Bajaj also credits his parents’ sacrifices as immigrants.

“My parents started off their lives in the United States — they immigrated from India. My mom started off working as a McDonald’s fry cook, my dad as a leaf raker,” he said. “So just being able to understand where my parents came from, and then take that to England, funded by the British government, get two years to study at these incredible universities — it’s a world away, in many ways, and a testament to their sacrifices.”

Nagar, who is a Chemistry and Economics double concentrator in Dunster, said he hopes to study the “economics of innovation” and regulation for new technologies.

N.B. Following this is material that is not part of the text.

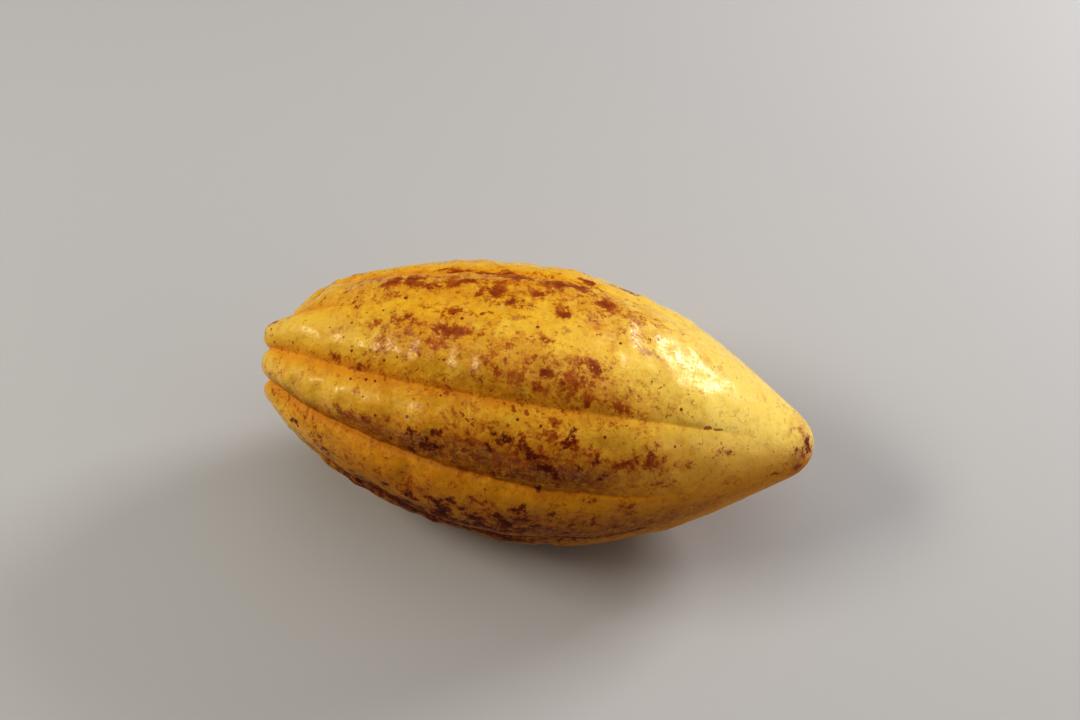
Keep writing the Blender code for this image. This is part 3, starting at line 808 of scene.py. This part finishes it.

He will attend University College London for a degree in innovation, public policy, and public value and then obtain a second degree from Oxford.

“I’m really interested in thinking about, ‘How are we both going to try to speed up effective innovation and also regulate it so that it’s done in a safe and effective way?’” Nagar said.

Sullivan chaired the Institute of Politics’ Politics of Race and Ethnicity program and is a founding member and editor for a board of Indigo Magazine, a campus Black arts publication.

Sullivan said he intends to study at the University of Cambridge, where he’ll research the “different labor policies” that were put in place after the abolition of slavery in the French Caribbean through a comparative lens — an extension of his ongoing thesis research.

After finishing his Marshall Scholarship, he will attend Harvard Law School — where he has been accepted through their Junior Deferral Program — and wants to become a legal academic.

“I felt both really honored but also really lucky and happy that the committee decided to choose me for this scholarship,” Sullivan said.